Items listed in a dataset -
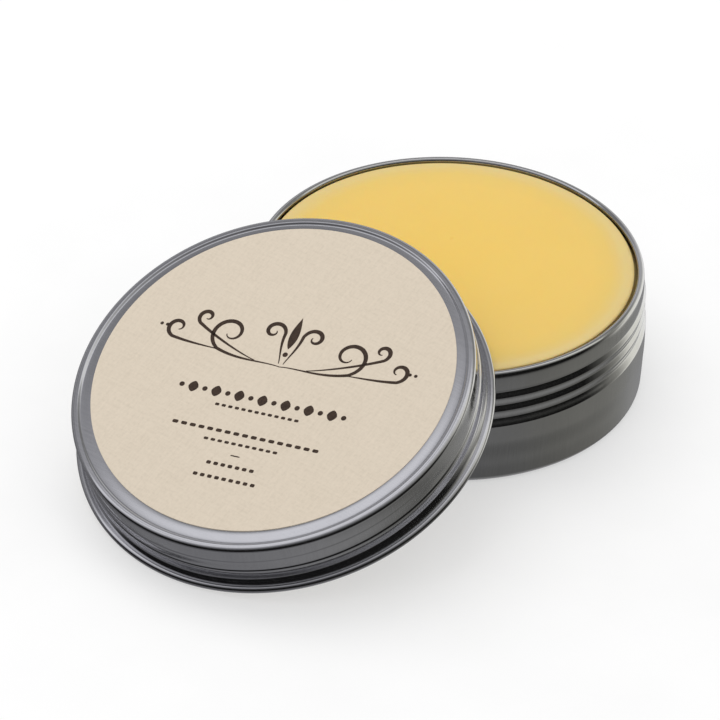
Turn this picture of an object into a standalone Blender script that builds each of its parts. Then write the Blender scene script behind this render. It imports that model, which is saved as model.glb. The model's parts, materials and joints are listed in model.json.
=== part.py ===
"""Shoe polish tin: a drawn can filled with wax, and its screw lid leaning on the can's rim.

The origin is the centre of the can's flat base, +Z is up, and the lid leans towards -X.
All dimensions are in metres.
"""

import math

import bmesh
import bpy

# Sheet and facets
SHEET = 0.0003
GAP = 0.0003
FACETS = 40
ARC_STEPS = 5

# Can, with its rim curled inwards over a rounded shoulder
RIM_RADIUS = 0.0320
CAN_HEIGHT = 0.02105
BEAD_RADIUS = 0.00055
SHOULDER_RADIUS = 0.03218
SHOULDER_HEIGHT = 0.0203
NECK_RADIUS = 0.0323
NECK_HEIGHT = 0.0192
BODY_RADIUS = 0.03275
BODY_HEIGHT = 0.01105
BASE_RADIUS = 0.03245
TAPER_HEIGHT = 0.0075
BASE_CORNER = 0.0011

# Thread rolled into the can's wall
THREAD_PITCH = 0.0025
CAN_CREST = 0.03245
CAN_ROOT = 0.0321
THREAD_TOP = 0.0173
THREAD_END = 0.0121
THREAD_RISE = 0.34
CAN_THREAD_ANGLE = math.radians(-115)
CAN_ROWS_PER_PITCH = 7

# Wax
WAX_BELOW_RIM = 0.00025
WAX_CROWN = 0.0001

# Lid, with heights measured up from the middle of its curled edge
LID_HEIGHT = 0.0095
LID_CORNER = 0.0331
LID_WALL = 0.03295
LID_PANEL_RADIUS = 0.0316
LID_RING_RADIUS = 0.03235
LID_RING_RISE = 0.0003
CURL_OUTER = 0.0345
CURL_RADIUS = 0.00065
LID_GROOVE = 0.0004
LID_THREAD_TOP = 0.0072
LID_THREAD_END = 0.0015
LID_THREAD_ANGLE = math.radians(-150)
LID_ROWS_PER_PITCH = 5

# Liner and label
LINER_RADIUS = 0.0323
LINER_THICKNESS = 0.0008
LABEL_RADIUS = 0.0299
LABEL_THICKNESS = 0.0002
LABEL_OFFSET = (0.0006, 0.0003, 0)

# How the lid leans
LEAN = math.radians(21.77)
LEAN_CLEARANCE = 0.00027

TIN = (0.55, 0.55, 0.57, 1.0)
WAX = (0.86, 0.62, 0.15, 1.0)
PAPER = (0.70, 0.62, 0.48, 1.0)
PULPBOARD = (0.62, 0.58, 0.50, 1.0)


def clear_scene():
    for obj in list(bpy.data.objects):
        bpy.data.objects.remove(obj, do_unlink=True)


def new_collection(name):
    collection = bpy.data.collections.new(name)
    bpy.context.scene.collection.children.link(collection)
    return collection


def principled(name, colour, roughness, metallic):
    material = bpy.data.materials.new(name)
    material.use_nodes = True
    shader = material.node_tree.nodes["Principled BSDF"]
    shader.inputs["Base Color"].default_value = colour
    shader.inputs["Roughness"].default_value = roughness
    shader.inputs["Metallic"].default_value = metallic
    return material


def arc(radius, height, tube, start, end, steps=ARC_STEPS):
    """Points round a section centred at (radius, height), from one angle to another in degrees."""
    angles = [math.radians(start + (end - start) * i / steps) for i in range(steps + 1)]
    return [(radius + tube * math.cos(a), height + tube * math.sin(a)) for a in angles]


def smooth_step(value):
    value = min(max(value, 0.0), 1.0)
    return value * value * (3 - 2 * value)


def levels(top, bottom, spacing):
    """Heights from top to bottom, both included, about spacing apart."""
    count = math.ceil((top - bottom) / spacing)
    return [top + (bottom - top) * i / count for i in range(count + 1)]


def turned(name, profile, collection, material):
    """A solid turned from a profile that runs down its outer side."""
    mesh = bpy.data.meshes.new(name)
    edges = [(i, i + 1) for i in range(len(profile) - 1)]
    mesh.from_pydata([(radius, 0, height) for radius, height in profile], edges, [])
    obj = bpy.data.objects.new(name, mesh)
    collection.objects.link(obj)
    screw = obj.modifiers.new("turn", "SCREW")
    screw.steps = FACETS
    screw.render_steps = FACETS
    screw.use_merge_vertices = True
    screw.merge_threshold = 0.00001
    mesh.materials.append(material)
    return obj


def made_real(obj):
    """Replaces the object's mesh with the one that its modifiers make."""
    graph = bpy.context.evaluated_depsgraph_get()
    mesh = bpy.data.meshes.new_from_object(obj.evaluated_get(graph))
    obj.modifiers.clear()
    obj.data = mesh


def roll(obj, offset):
    """Moves every point outwards by offset(angle, height), on both faces of the sheet."""
    shape = bmesh.new()
    shape.from_mesh(obj.data)
    for vertex in shape.verts:
        radius = math.hypot(vertex.co.x, vertex.co.y)
        if radius < LID_PANEL_RADIUS / 2:
            continue
        angle = math.atan2(vertex.co.y, vertex.co.x)
        scale = 1 + offset(angle, vertex.co.z) / radius
        vertex.co.x *= scale
        vertex.co.y *= scale
    shape.to_mesh(obj.data)
    shape.free()


def shade(obj):
    obj.data.shade_smooth()
    obj.data.set_sharp_from_angle(angle=math.radians(40))


def thread_turns(angle, height, start, start_angle):
    """Turns of a right-hand thread counted down from the height start at start_angle."""
    swing = (angle - start_angle + math.pi) % math.tau - math.pi
    return (start - height) / THREAD_PITCH + swing / math.tau


def can_thread(angle, height):
    """The can's thread: below each root a short slope out to a crest, and then a long slope back."""
    share = thread_turns(angle, height, THREAD_TOP, CAN_THREAD_ANGLE) % 1
    if share < THREAD_RISE:
        ridge = smooth_step(share / THREAD_RISE)
    else:
        ridge = 1 - smooth_step((share - THREAD_RISE) / (1 - THREAD_RISE))
    fade_in = smooth_step((THREAD_TOP - height) / (0.2 * THREAD_PITCH))
    fade_out = smooth_step((height - THREAD_END) / (0.4 * THREAD_PITCH))
    return (CAN_CREST - CAN_ROOT) * ridge * fade_in * fade_out


def lid_thread(angle, height):
    """The lid's thread as a narrow groove pressed inwards, deepest near the curl."""
    depth = smooth_step((LID_THREAD_TOP - height) / (1.6 * THREAD_PITCH))
    fade_out = smooth_step((height - LID_THREAD_END) / (0.3 * THREAD_PITCH))
    turns = thread_turns(angle, height, LID_THREAD_END, LID_THREAD_ANGLE)
    wave = 0.5 + 0.5 * math.cos(math.tau * turns)
    return -LID_GROOVE * wave**2 * depth * fade_out


def can_wall():
    """The outer face of the can's wall, from the neck down to the base corner."""
    rows = levels(THREAD_TOP, THREAD_END, THREAD_PITCH / CAN_ROWS_PER_PITCH)
    thread = [(CAN_ROOT, height) for height in rows]
    return [(NECK_RADIUS, NECK_HEIGHT)] + thread + [(BODY_RADIUS, BODY_HEIGHT), (BODY_RADIUS, TAPER_HEIGHT)]


def can_shell(collection, material):
    wall = can_wall()
    inner_wall = [(radius - SHEET, height) for radius, height in reversed(wall)]
    inner_corner = BASE_CORNER - SHEET
    corner_centre = BASE_RADIUS - BASE_CORNER
    bead_centre = (RIM_RADIUS - BEAD_RADIUS, CAN_HEIGHT - BEAD_RADIUS)
    profile = [(0, SHEET)]
    profile += arc(corner_centre, BASE_CORNER, inner_corner, -90, 0, 2)
    profile += inner_wall
    profile += arc(*bead_centre, BEAD_RADIUS, 290, 20, 2 * ARC_STEPS)
    profile += [(SHOULDER_RADIUS, SHOULDER_HEIGHT)]
    profile += wall
    profile += arc(corner_centre, BASE_CORNER, BASE_CORNER, 0, -90, 3)
    profile += [(0, 0)]
    obj = turned("can_shell", profile, collection, material)
    made_real(obj)
    roll(obj, can_thread)
    shade(obj)
    return obj


def wax_polish(collection, material):
    """The wax, following the inside of the can at a distance."""
    space = SHEET + GAP
    top = CAN_HEIGHT - WAX_BELOW_RIM
    mouth = RIM_RADIUS - 2 * BEAD_RADIUS - GAP
    neck = CAN_ROOT - space
    belly = BODY_RADIUS - space
    foot = BASE_RADIUS - space
    profile = [(0, top), (0.9 * mouth, top - WAX_CROWN), (mouth, top - 2 * WAX_CROWN)]
    profile += [(mouth, CAN_HEIGHT - 2.2 * BEAD_RADIUS), (neck, CAN_HEIGHT - 3.2 * BEAD_RADIUS)]
    profile += [(neck, THREAD_END), (belly, BODY_HEIGHT - GAP)]
    profile += [(belly, TAPER_HEIGHT), (foot, BASE_CORNER + GAP), (foot - BASE_CORNER, space), (0, space)]
    obj = turned("wax_polish", profile, collection, material)
    shade(obj)
    return obj


def lid_wall():
    """The outer face of the lid's skirt, from under its corner down to the flare above the curl."""
    rows = levels(LID_THREAD_TOP, LID_THREAD_END, THREAD_PITCH / LID_ROWS_PER_PITCH)
    return [(LID_WALL, height) for height in rows]


def lid_shell(collection, material):
    ring_height = LID_HEIGHT
    panel_height = LID_HEIGHT - LID_RING_RISE
    ring_tube = LID_CORNER - LID_RING_RADIUS
    curl_centre = CURL_OUTER - CURL_RADIUS
    wall = lid_wall()
    profile = [(0, panel_height), (LID_PANEL_RADIUS, panel_height)]
    profile += arc(LID_RING_RADIUS, ring_height - ring_tube, ring_tube, 100, 0, 4)
    profile += wall
    profile += arc(curl_centre, 0, CURL_RADIUS, 130, -150, 2 * ARC_STEPS)
    profile += [(LID_WALL - SHEET, 0.0001)]
    profile += [(radius - SHEET, height) for radius, height in reversed(wall)]
    inner_tube = ring_tube - SHEET
    profile += arc(LID_RING_RADIUS, ring_height - ring_tube, inner_tube, 0, 100, 3)
    profile += [(LID_PANEL_RADIUS, panel_height - SHEET), (0, panel_height - SHEET)]
    obj = turned("lid_shell", profile, collection, material)
    made_real(obj)
    roll(obj, lid_thread)
    shade(obj)
    return obj


def disc(name, radius, top, thickness, collection, material):
    """A flat disc whose upper face is at the height top."""
    profile = [(0, top), (radius, top), (radius, top - thickness), (0, top - thickness)]
    obj = turned(name, profile, collection, material)
    shade(obj)
    return obj


def rim_distance(point):
    """The distance from a point to the circle along the middle of the can's bead."""
    across = math.hypot(point[0], point[1]) - (RIM_RADIUS - BEAD_RADIUS)
    return math.hypot(across, point[2] - (CAN_HEIGHT - BEAD_RADIUS))


def lean_clearance(distance, height):
    """The least gap between the lid's curl and the can's bead, with the lid's centre at -distance."""
    ring = CURL_OUTER - CURL_RADIUS
    gaps = []
    for step in range(720):
        angle = math.tau * step / 720
        downhill = ring * math.cos(angle)
        point = (
            -distance - downhill * math.cos(LEAN),
            ring * math.sin(angle),
            height - downhill * math.sin(LEAN),
        )
        gaps.append(rim_distance(point) - BEAD_RADIUS - CURL_RADIUS)
    return min(gaps)


def lean_centre():
    """Where the middle of the curled edge is: its low side on the table, its curl resting on the rim."""
    height = (CURL_OUTER - CURL_RADIUS) * math.sin(LEAN) + CURL_RADIUS
    near = RIM_RADIUS
    far = RIM_RADIUS + 2 * CURL_OUTER
    for _ in range(40):
        middle = 0.5 * (near + far)
        if lean_clearance(middle, height) > LEAN_CLEARANCE:
            far = middle
        else:
            near = middle
    return (-far, 0, height)


def lid_axis(collection):
    """An empty on the lid's own axis, which the lid's pieces are parented to."""
    empty = bpy.data.objects.new("lid_axis", None)
    collection.objects.link(empty)
    empty.location = lean_centre()
    empty.rotation_euler = (0, -LEAN, 0)
    return empty


def build():
    clear_scene()
    tin = new_collection("shoe_polish_tin")
    tinplate = principled("tinplate", TIN, 0.28, 1.0)
    can_shell(tin, tinplate)
    wax_polish(tin, principled("wax", WAX, 0.45, 0.0))

    panel_height = LID_HEIGHT - LID_RING_RISE
    lid = lid_shell(tin, principled("lid_tinplate", TIN, 0.32, 1.0))
    liner_top = panel_height - SHEET - GAP
    pulpboard = principled("pulpboard", PULPBOARD, 0.9, 0.0)
    liner = disc("lid_liner", LINER_RADIUS, liner_top, LINER_THICKNESS, tin, pulpboard)
    label_top = panel_height + GAP + LABEL_THICKNESS
    paper = principled("label_paper", PAPER, 0.85, 0.0)
    label = disc("lid_label", LABEL_RADIUS, label_top, LABEL_THICKNESS, tin, paper)
    label.location = LABEL_OFFSET

    axis = lid_axis(tin)
    for piece in (lid, liner, label):
        piece.parent = axis


build()
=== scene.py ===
"""The looks of a shoe polish tin: a drawn can filled with wax, and its screw lid leaning on the rim.

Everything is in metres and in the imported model's frame: the origin is the middle of the can's flat
base, +Z is up, and the lid leans towards -X.
"""

import json
import math

import bpy
from mathutils import Matrix, Vector, noise


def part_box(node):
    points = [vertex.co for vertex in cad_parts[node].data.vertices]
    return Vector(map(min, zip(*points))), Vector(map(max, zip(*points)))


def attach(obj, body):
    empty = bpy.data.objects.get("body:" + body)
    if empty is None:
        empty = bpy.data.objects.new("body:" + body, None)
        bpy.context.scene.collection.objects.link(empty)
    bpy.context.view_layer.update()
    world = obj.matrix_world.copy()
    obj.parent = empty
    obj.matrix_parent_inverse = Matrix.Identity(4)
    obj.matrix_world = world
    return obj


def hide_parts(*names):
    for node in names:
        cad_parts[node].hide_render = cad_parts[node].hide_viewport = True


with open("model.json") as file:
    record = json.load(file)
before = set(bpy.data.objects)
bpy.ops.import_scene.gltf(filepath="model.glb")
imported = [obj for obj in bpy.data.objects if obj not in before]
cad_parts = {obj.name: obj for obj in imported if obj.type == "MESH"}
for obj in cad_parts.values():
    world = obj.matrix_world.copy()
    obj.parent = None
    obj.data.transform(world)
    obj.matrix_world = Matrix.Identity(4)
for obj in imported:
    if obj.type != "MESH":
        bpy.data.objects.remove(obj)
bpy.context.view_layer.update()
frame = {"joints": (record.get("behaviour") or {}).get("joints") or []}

# Turned shapes: points round each ring, the spacing of rows on a threaded wall, and the sheet's thickness
SEGMENTS = 288
ROW_SPACING = 0.00008
SHEET = 0.0003

# Can: heights from its base, and the angles in degrees where its curled rim starts and ends
CAN_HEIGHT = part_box("can_shell")[1].z
RIM_RADIUS = 0.0320
BEAD_RADIUS = 0.00055
BEAD_START = 290
BEAD_END = 27
INNER_TOP = 0.0199
NECK_RADIUS = 0.03214
NECK_HEIGHT = 0.0183
NECK_EDGE = 0.00045
BODY_RADIUS = 0.03275
FOOT_RADIUS = 0.03245
BASE_CORNER = 0.0011

# The shallow recess in the base: its depth, and how far inside the corner its slope starts and ends
BASE_RECESS = 0.0002
RECESS_START = 0.0010
RECESS_END = 0.0018

# Thread rolled into the can's wall, and the step under it that leads out to the body
THREAD_PITCH = 0.0025
THREAD_DEPTH = 0.00035
THREAD_TOP = 0.0173
THREAD_LAST = THREAD_TOP - 2 * THREAD_PITCH
THREAD_EDGE = 0.0002
THREAD_ROOT = 0.03212
ROOT_GROWTH = 0.00008
CREST_LOSS = 0.14
RIDGE_RISE = 0.36
RIDGE_STRAIGHT = 0.75
STEP_HEIGHT = 0.00125
STEP_END = 0.0104
CAN_THREAD_ANGLE = math.radians(-115)
RUN_OUT = math.radians(60)

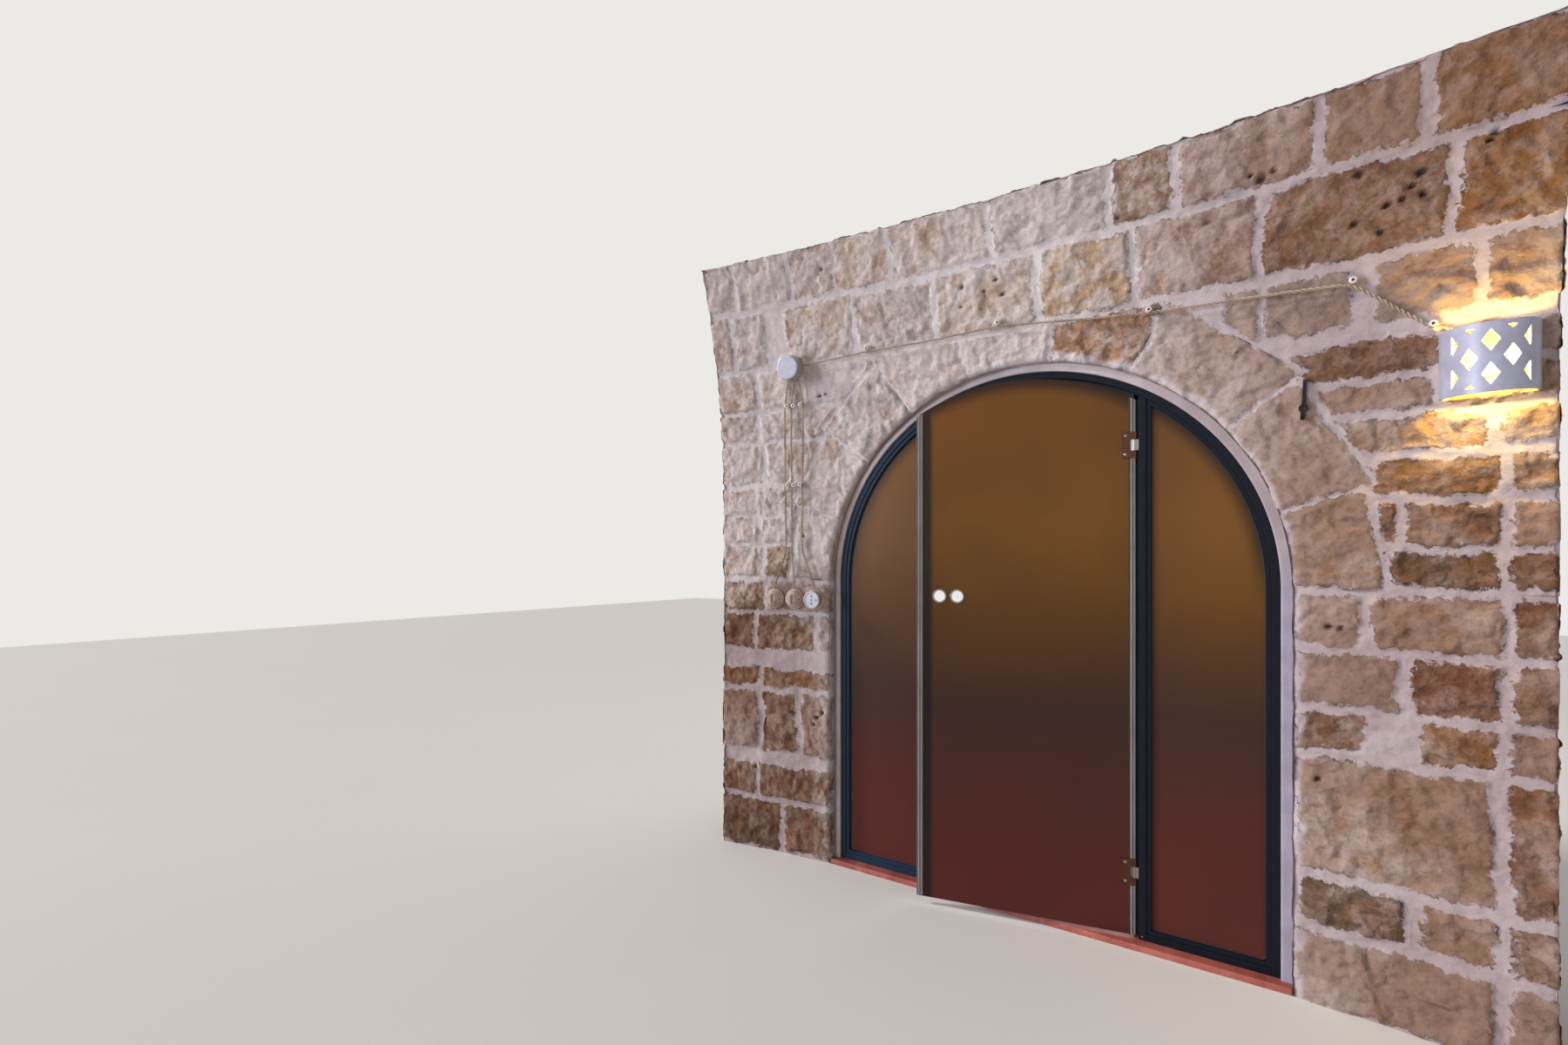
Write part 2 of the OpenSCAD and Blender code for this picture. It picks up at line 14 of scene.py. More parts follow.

AIM OF THE EXERCISE -
Return only the stretch of the material above from the line holding "axis = lid_axis(tin)" through the line holding "for node in", copied exactly.

THE RESULT -
    axis = lid_axis(tin)
    for piece in (lid, liner, label):
        piece.parent = axis


build()
=== scene.py ===
"""The looks of a shoe polish tin: a drawn can filled with wax, and its screw lid leaning on the rim.

Everything is in metres and in the imported model's frame: the origin is the middle of the can's flat
base, +Z is up, and the lid leans towards -X.
"""

import json
import math

import bpy
from mathutils import Matrix, Vector, noise


def part_box(node):
    points = [vertex.co for vertex in cad_parts[node].data.vertices]
    return Vector(map(min, zip(*points))), Vector(map(max, zip(*points)))


def attach(obj, body):
    empty = bpy.data.objects.get("body:" + body)
    if empty is None:
        empty = bpy.data.objects.new("body:" + body, None)
        bpy.context.scene.collection.objects.link(empty)
    bpy.context.view_layer.update()
    world = obj.matrix_world.copy()
    obj.parent = empty
    obj.matrix_parent_inverse = Matrix.Identity(4)
    obj.matrix_world = world
    return obj


def hide_parts(*names):
    for node in names:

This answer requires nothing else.